The Gospel of Jesus Christ is being preached today in this unique and historical building located at 1900 South Ewing Avenue in Dallas. It is now the home of Faith Memorial Church under the ministry of Pastor Larry and Sister Rosetta Jefferson.

In July 1990, the Lord led Pastor and Sister Jefferson to move His people from 3822 Boulder Drive in Dallas to a larger place to worship and March 9, 2003, they were led by the Lord to move to the previous Gospel Lighthouse Church at 1900 South Ewing Avenue.

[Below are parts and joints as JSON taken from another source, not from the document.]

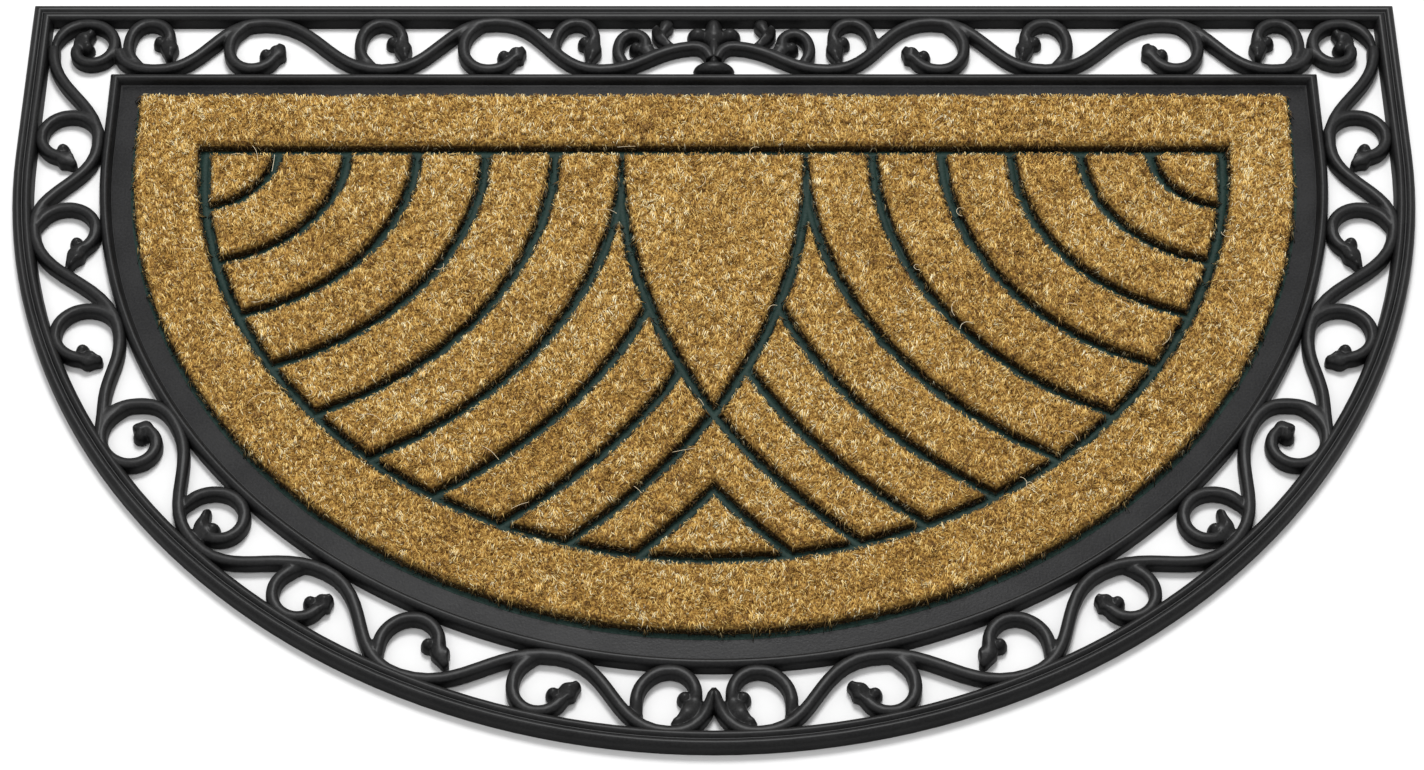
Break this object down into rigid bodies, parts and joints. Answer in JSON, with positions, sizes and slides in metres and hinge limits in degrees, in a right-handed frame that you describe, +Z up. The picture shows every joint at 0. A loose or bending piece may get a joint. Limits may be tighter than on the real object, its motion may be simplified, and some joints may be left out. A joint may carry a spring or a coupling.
{
  "type": "half round doormat",
  "caption": "Half round doormat: a flat black rubber base with an open scroll border, filled with low brush-like coir panels in a fan pattern.",
  "frame": {"origin": "middle of the mat's bounding box, on the floor", "axes": "+X along the straight edge, +Y towards the straight edge, +Z up out of the pile"},
  "size_m": [0.762, 0.47, 0.0145],
  "materials": {
    "rubber": "moulded, faint grain, dull sheen",
    "coir": "stiff upright coir pile, matt"
  },
  "bodies": {
    "root": {"rubber_base": "rubber", "coir_band": "coir", "coir_left_1": "coir", "coir_left_2": "coir", "coir_left_3": "coir", "coir_left_4": "coir", "coir_left_5": "coir", "coir_left_6": "coir", "coir_left_7": "coir", "coir_left_8": "coir", "coir_left_9": "coir", "coir_right_1": "coir", "coir_right_2": "coir", "coir_right_3": "coir", "coir_right_4": "coir", "coir_right_5": "coir", "coir_right_6": "coir", "coir_right_7": "coir", "coir_right_8": "coir", "coir_right_9": "coir", "coir_petal": "coir", "coir_chevron": "coir", "coir_triangle": "coir"}
  },
  "joints": []
}
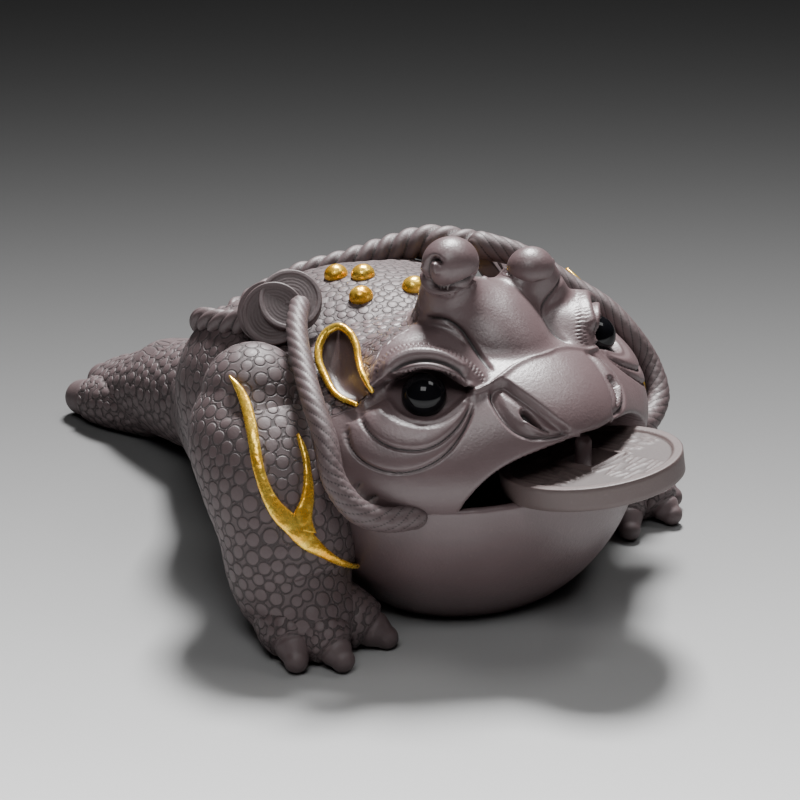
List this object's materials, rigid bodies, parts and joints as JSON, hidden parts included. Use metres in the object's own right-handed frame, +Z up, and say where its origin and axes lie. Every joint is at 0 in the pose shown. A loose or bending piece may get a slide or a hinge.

Vision Regeneration, CEO Minister Omar Jahwar, was formed in 1997 through the Faith Memorial Church ministry. It serves at risk youth while socially transforming ex-offenders into the mainstream of society through ministry, mentoring and hands on intervention and is currently providing employment for at risk youth and ex-gang members.

Women Of Color In Crisis, CEO, Evangelist Carolyn Loud, provides gender-specific and culturally sensitive HIV prevention programs to modify at-risk behavior and the health of racial and ethnic minority women, youth and adolescent girls in underserved communities.

Operation H.O.P.E. (Helping Other People Excel) is a ministry of Sister Rosetta Jefferson created to eliminate hunger and poverty. This ministry consists of an information and referral center, educational scholarships, holiday baskets and back to school supplies for those that are in need.

With the foundation laid and with the help of the Lord and Savior Jesus Christ, the Faith Memorial C.O.G.I.C. is serving the community.